Task details: Copy all lines of the listing that include the string "lifts".

====

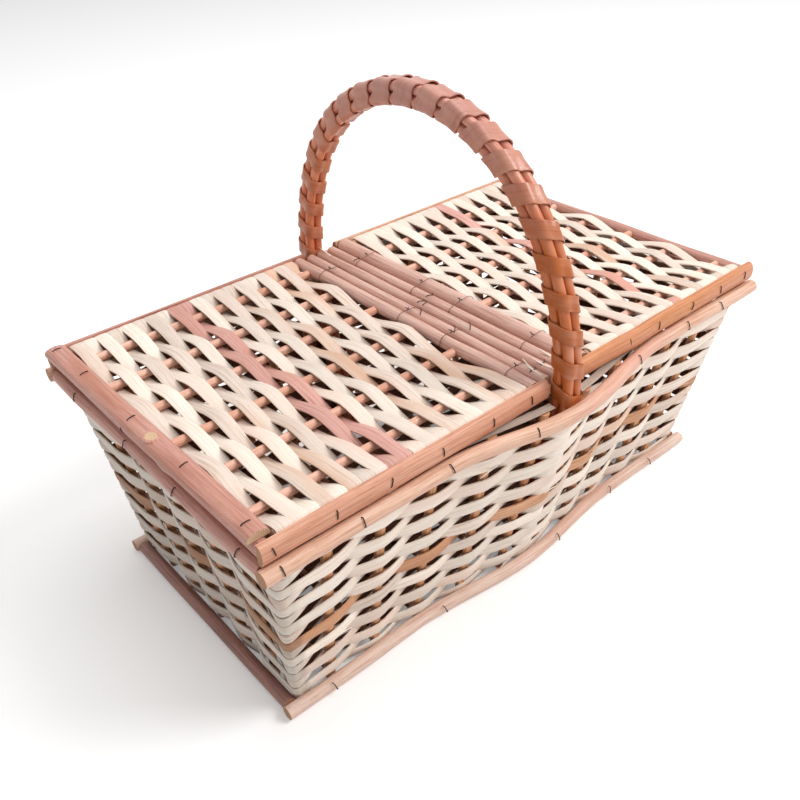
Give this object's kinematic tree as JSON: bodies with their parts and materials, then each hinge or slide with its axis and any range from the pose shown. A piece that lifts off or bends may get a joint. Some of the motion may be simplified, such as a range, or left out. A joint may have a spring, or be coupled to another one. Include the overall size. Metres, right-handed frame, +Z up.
{
  "type": "picnic basket",
  "caption": "Woven split-willow picnic basket, tapered body, fixed bound arch handle over a centre bar, and two lids hinged at the bar that lift to the handle.",
  "frame": {"origin": "centre of the underside of the base, on the surface that the basket stands on", "axes": "+X along the basket from the left lid to the right lid, +Y from the front long wall to the back one, +Z up"},
  "size_m": [0.42, 0.2812, 0.3097],
  "materials": {
    "willow_strip": "peeled split willow, dry and matt",
    "stake": "brown split rod, matt",
    "pink_cane": "pinkish peeled rod, satin",
    "rim_cane": "peeled rod, satin",
    "base_cane": "peeled rod, matt",
    "handle_cane": "peeled rod, satin",
    "cane_binding": "split cane, glossy skin side out",
    "wire": "dark oxidised iron wire"
  },
  "bodies": {
    "basket": {"back_base_rod": "base_cane", "back_inner_rim_rod": "rim_cane", "back_rim_rod": "rim_cane", "back_wall_stakes": "stake", "back_wall_weave": "willow_strip", "centre_bar_lath": "pink_cane", "centre_bar_rods": "pink_cane", "corner_posts": "stake", "floor_stakes": "stake", "floor_weave": "willow_strip", "front_base_rod": "base_cane", "front_inner_rim_rod": "rim_cane", "front_rim_rod": "rim_cane", "front_wall_stakes": "stake", "front_wall_weave": "willow_strip", "handle_binding": "cane_binding", "handle_rod_inner_left": "handle_cane", "handle_rod_inner_right": "handle_cane", "handle_rod_outer_left": "handle_cane", "handle_rod_outer_right": "handle_cane", "left_base_rod": "base_cane", "left_hinge_ties": "wire", "left_inner_rim_rod": "rim_cane", "left_rim_rod": "rim_cane", "left_wall_stakes": "stake", "left_wall_weave": "willow_strip", "right_base_rod": "base_cane", "right_hinge_ties": "wire", "right_inner_rim_rod": "rim_cane", "right_rim_rod": "rim_cane", "right_wall_stakes": "stake", "right_wall_weave": "willow_strip"},
    "left_lid": {"left_lid_back_facing": "rim_cane", "left_lid_back_rod": "pink_cane", "left_lid_end_rod": "pink_cane", "left_lid_front_facing": "rim_cane", "left_lid_front_rod": "pink_cane", "left_lid_hinge_rod": "pink_cane", "left_lid_stakes": "stake", "left_lid_top_lath": "pink_cane", "left_lid_weave": "willow_strip"},
    "right_lid": {"right_lid_back_facing": "rim_cane", "right_lid_back_rod": "pink_cane", "right_lid_end_rod": "pink_cane", "right_lid_front_facing": "rim_cane", "right_lid_front_rod": "pink_cane", "right_lid_hinge_rod": "pink_cane", "right_lid_stakes": "stake", "right_lid_weave": "willow_strip"}
  },
  "joints": [
    {"name": "left_lid_hinge", "type": "hinge", "parent": "basket", "child": "left_lid", "pos_m": [-0.0153, 0, 0.1595], "axis": [0, 1, 0], "range_deg": [0, 91]},
    {"name": "right_lid_hinge", "type": "hinge", "parent": "basket", "child": "right_lid", "pos_m": [0.027, 0, 0.1595], "axis": [0, -1, 0], "range_deg": [0, 92]}
  ]
}
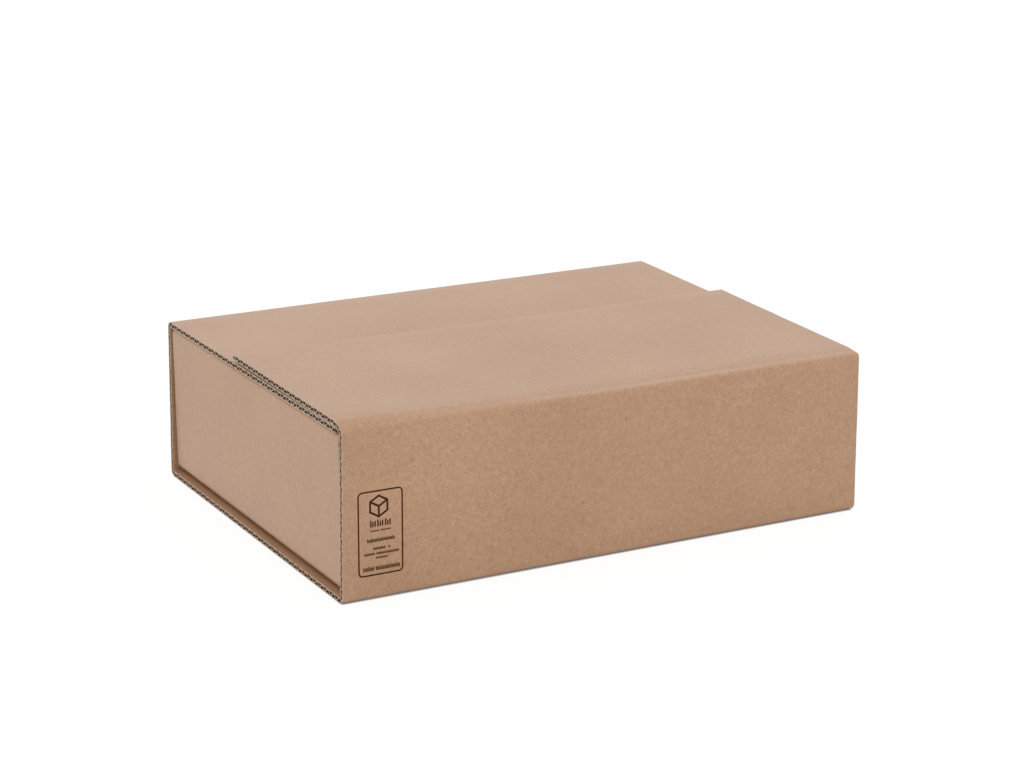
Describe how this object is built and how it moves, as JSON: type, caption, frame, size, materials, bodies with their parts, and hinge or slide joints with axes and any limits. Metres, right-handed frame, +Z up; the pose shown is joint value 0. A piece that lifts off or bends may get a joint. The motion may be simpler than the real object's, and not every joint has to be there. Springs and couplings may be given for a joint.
{
  "type": "cardboard box",
  "caption": "Closed wrap-style corrugated mailer: an outer strip folded round with its flap stuck down on top, crossed by an inner strip whose end walls close the fluted ends.",
  "frame": {"origin": "centre of the footprint on the surface the box stands on", "axes": "+X along the long side, +Y from the front wall to the back wall, +Z up"},
  "size_m": [0.3, 0.225, 0.0922],
  "materials": {
    "wrap_board": "brown kraft liner, matt",
    "cradle_board": "brown kraft liner, matt",
    "adhesive": "amber hot-melt adhesive"
  },
  "bodies": {
    "root": {"outer_wrap": "wrap_board", "inner_cradle": "cradle_board", "flap_adhesive_strip": "adhesive"}
  },
  "joints": []
}
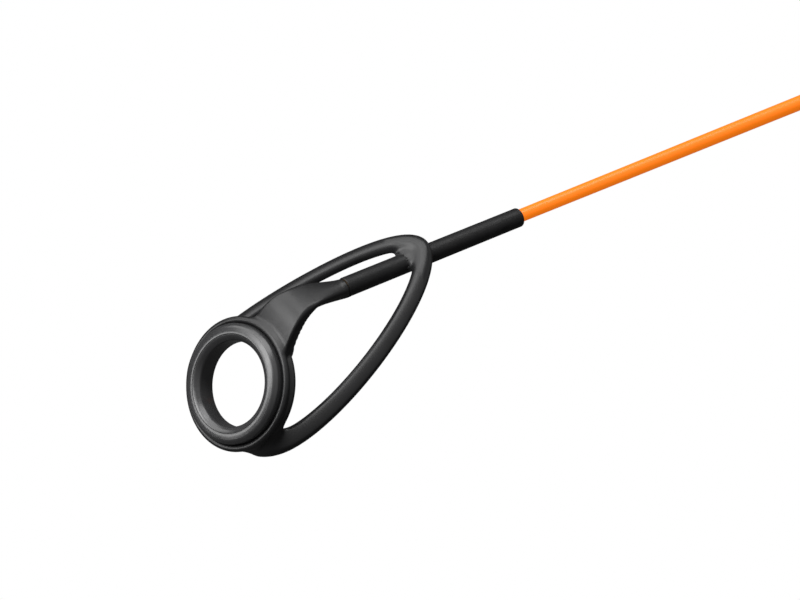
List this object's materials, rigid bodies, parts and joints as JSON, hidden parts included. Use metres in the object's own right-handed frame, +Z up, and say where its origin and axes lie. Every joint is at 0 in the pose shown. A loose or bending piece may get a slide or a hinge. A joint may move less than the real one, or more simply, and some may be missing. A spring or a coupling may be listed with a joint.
{
  "type": "ice fishing rod",
  "caption": "Short ice fishing rod: tapered blank, framed tip-top and line guides with hard rings, screw-locking reel seat and foam grips.",
  "frame": {"origin": "on the blank's axis at the middle of the rear grip, where a holder or hand takes the rod", "axes": "+X along the rod to the tip, +Z up, away from the guides and the reel; -X leaves a rod holder butt first"},
  "size_m": [0.609, 0.025, 0.0431],
  "materials": {
    "blank_orange": "smooth painted solid glass, satin gloss",
    "frame_black": "black-plated stamped steel, semi-gloss",
    "tube_black": "matte black",
    "ring_ceramic": "polished dark grey ceramic",
    "cement": "hard amber cement",
    "keeper_steel": "bright stainless wire and strip",
    "wrap_thread": "fine black thread, closely wound",
    "wrap_resin": "clear glossy resin",
    "trim_anodised": "orange anodised, turned",
    "foam_grip": "black closed-cell foam, matte",
    "butt_rubber": "black moulded rubber",
    "seat_plastic": "black glass-filled nylon",
    "arbor_plastic": "pale rigid foam",
    "hood_steel": "dark brushed stainless"
  },
  "bodies": {
    "root": {"blank": "blank_orange", "tip_top_frame": "frame_black", "tip_top_tube": "tube_black", "tip_top_ring": "ring_ceramic", "tip_top_cement": "cement", "hook_keeper_strap": "keeper_steel", "hook_keeper_wraps": "wrap_thread", "hook_keeper_coats": "wrap_resin", "butt_cap": "butt_rubber", "rear_grip": "foam_grip", "rear_trim_ring": "trim_anodised", "reel_seat_body": "seat_plastic", "seat_arbors": "arbor_plastic", "fixed_hood": "hood_steel", "fore_trim_ring": "trim_anodised", "fore_grip": "foam_grip", "winding_check": "trim_anodised", "guide_1_frame": "frame_black", "guide_1_ring": "ring_ceramic", "guide_1_wraps": "wrap_thread", "guide_1_coats": "wrap_resin", "guide_2_frame": "frame_black", "guide_2_ring": "ring_ceramic", "guide_2_wraps": "wrap_thread", "guide_2_coats": "wrap_resin", "guide_3_frame": "frame_black", "guide_3_ring": "ring_ceramic", "guide_3_wraps": "wrap_thread", "guide_3_coats": "wrap_resin"},
    "hood": {"sliding_hood": "hood_steel"},
    "nut": {"lock_nut": "seat_plastic"},
    "keeper_loop": {"hook_keeper_loop": "keeper_steel"}
  },
  "joints": [
    {"name": "hood_slide", "type": "slide", "parent": "root", "child": "hood", "axis": [1, 0, 0], "range_m": [0, 0.016]},
    {"name": "nut_turn", "type": "hinge", "parent": "hood", "child": "nut", "pos_m": [0.05925, 0, 0], "axis": [1, 0, 0], "range_deg": [0, 2880]},
    {"name": "keeper_swing", "type": "hinge", "parent": "root", "child": "keeper_loop", "pos_m": [0.203, 0, -0.00328], "axis": [0, 1, 0], "range_deg": [-80, 80]}
  ],
  "couplings": [
    {"joint": "nut_turn", "follows": "hood_slide", "rad_per_m": 3141.6}
  ]
}
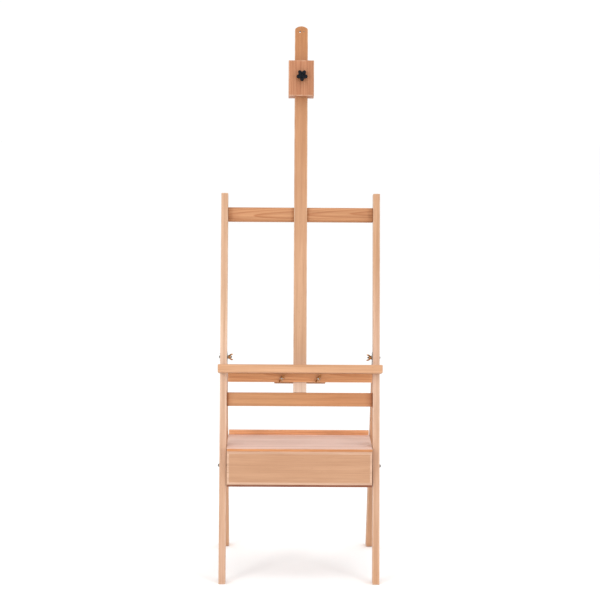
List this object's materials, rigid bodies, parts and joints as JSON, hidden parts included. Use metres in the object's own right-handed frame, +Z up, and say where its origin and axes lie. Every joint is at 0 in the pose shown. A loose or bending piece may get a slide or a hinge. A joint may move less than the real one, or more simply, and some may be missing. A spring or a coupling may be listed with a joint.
{
  "type": "artist easel",
  "caption": "Wooden artist easel: leaning H-frame with sliding canvas tray and mast-top holder, folding rear legs and a shallow box with a drawer.",
  "frame": {"origin": "centre of the footprint on the floor", "axes": "+Z up along the greatest height, +Y to the back of the easel, X along its width"},
  "size_m": [0.572, 0.5798, 1.9251],
  "materials": {
    "pale_pine": "pale planed pine under thin matt oil, straight grain",
    "orange_pine": "deeper orange pine with strong cathedral grain, satin oil",
    "pine": "planed pine, satin oil, straight grain",
    "steel": "dull zinc-plated steel, lightly worn",
    "brass": "coppery brass plating, satin",
    "black_knob": "near-black moulded plastic, fine matt texture"
  },
  "bodies": {
    "front_frame": {"upright_left": "pale_pine", "upright_right": "pale_pine", "top_crossbar": "orange_pine", "lower_crossbar": "orange_pine", "mast": "pine", "mast_screw_1": "steel", "mast_screw_2": "steel", "hinge_plate_left_inner": "steel", "hinge_plate_left_outer": "steel", "hinge_plate_right_inner": "steel", "hinge_plate_right_outer": "steel", "hinge_rivet_left_upper": "steel", "hinge_rivet_left_lower": "steel", "hinge_rivet_right_upper": "steel", "hinge_rivet_right_lower": "steel", "leg_bolt_left": "steel", "leg_bolt_right": "steel", "leg_washer_left": "steel", "leg_washer_right": "steel", "box_bolt_left": "steel", "box_bolt_right": "steel", "box_nut_left": "steel", "box_nut_right": "steel"},
    "leg_left": {"leg_left": "pine", "leg_stud_left": "steel"},
    "leg_right": {"leg_right": "pine", "leg_stud_right": "steel"},
    "box": {"box_lid": "pale_pine", "box_floor": "pine", "box_back": "orange_pine", "box_side_left": "pine", "box_side_right": "pine", "box_hook_left": "pine", "box_hook_right": "pine", "drawer_guide_left": "pine", "drawer_guide_right": "pine"},
    "drawer": {"drawer_front": "orange_pine", "drawer_side_left": "pine", "drawer_side_right": "pine", "drawer_back": "pine", "drawer_floor": "pale_pine"},
    "tray": {"tray_shelf": "pine", "tray_lip": "pine", "tray_board": "orange_pine", "tray_block": "orange_pine", "tray_bolt_left": "steel", "tray_bolt_right": "steel", "tray_washer_left": "steel", "tray_washer_right": "steel"},
    "holder": {"holder_block": "orange_pine", "holder_back_plate": "orange_pine", "holder_bush": "brass", "holder_pad": "brass"},
    "knob": {"knob": "black_knob", "knob_stud": "steel"},
    "leg_nut_left": {"leg_wing_nut_left": "brass"},
    "leg_nut_right": {"leg_wing_nut_right": "brass"},
    "tray_nut_left": {"tray_wing_nut_left": "brass"},
    "tray_nut_right": {"tray_wing_nut_right": "brass"}
  },
  "joints": [
    {"name": "box_fold", "type": "hinge", "parent": "front_frame", "child": "box", "pos_m": [0, -0.18277, 0.39842], "axis": [-1, 0, 0], "range_deg": [0, 102]},
    {"name": "leg_left_fold", "type": "hinge", "parent": "front_frame", "child": "leg_left", "pos_m": [-0.268, -0.05835, 0.76251], "axis": [-1, 0, 0], "range_deg": [0, 35.2]},
    {"name": "leg_right_fold", "type": "hinge", "parent": "front_frame", "child": "leg_right", "pos_m": [0.268, -0.05835, 0.76251], "axis": [-1, 0, 0], "range_deg": [0, 35.2]},
    {"name": "drawer_slide", "type": "slide", "parent": "box", "child": "drawer", "axis": [0, -1, 0], "range_m": [0, 0.15]},
    {"name": "tray_slide", "type": "slide", "parent": "front_frame", "child": "tray", "axis": [0, 0.2079, 0.9781], "range_m": [-0.03, 0.5]},
    {"name": "holder_slide", "type": "slide", "parent": "front_frame", "child": "holder", "axis": [0, 0.2079, 0.9781], "range_m": [-0.38, 0.1]},
    {"name": "knob_turn", "type": "hinge", "parent": "holder", "child": "knob", "pos_m": [0.0025, 0.06182, 1.75113], "axis": [0, -0.9781, 0.2079], "range_deg": [0, 720]},
    {"name": "leg_nut_left_turn", "type": "hinge", "parent": "front_frame", "child": "leg_nut_left", "pos_m": [-0.247, -0.05835, 0.76251], "axis": [1, 0, 0], "range_deg": [0, 720]},
    {"name": "tray_nut_left_turn", "type": "hinge", "parent": "tray", "child": "tray_nut_left", "pos_m": [-0.064, -0.14618, 0.70042], "axis": [0, -0.9781, 0.2079], "range_deg": [0, 720]},
    {"name": "leg_nut_right_turn", "type": "hinge", "parent": "front_frame", "child": "leg_nut_right", "pos_m": [0.247, -0.05835, 0.76251], "axis": [-1, 0, 0], "range_deg": [0, 720]},
    {"name": "tray_nut_right_turn", "type": "hinge", "parent": "tray", "child": "tray_nut_right", "pos_m": [0.064, -0.14618, 0.70042], "axis": [0, -0.9781, 0.2079], "range_deg": [0, 720]}
  ],
  "couplings": [
    {"joint": "leg_left_fold", "follows": "box_fold", "ratio": 0.34412},
    {"joint": "leg_right_fold", "follows": "box_fold", "ratio": 0.34412}
  ]
}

====

Response:
Give this object's kinematic tree as JSON: bodies with their parts and materials, then each hinge or slide with its axis and any range from the pose shown. A piece that lifts off or bends may get a joint. Some of the motion may be simplified, such as a range, or left out. A joint may have a spring, or be coupled to another one. Include the overall size. Metres, right-handed frame, +Z up.
Describe how this object is built and how it moves, as JSON: type, caption, frame, size, materials, bodies with their parts, and hinge or slide joints with axes and any limits. Metres, right-handed frame, +Z up; the pose shown is joint value 0. A piece that lifts off or bends may get a joint. The motion may be simpler than the real object's, and not every joint has to be there. Springs and couplings may be given for a joint.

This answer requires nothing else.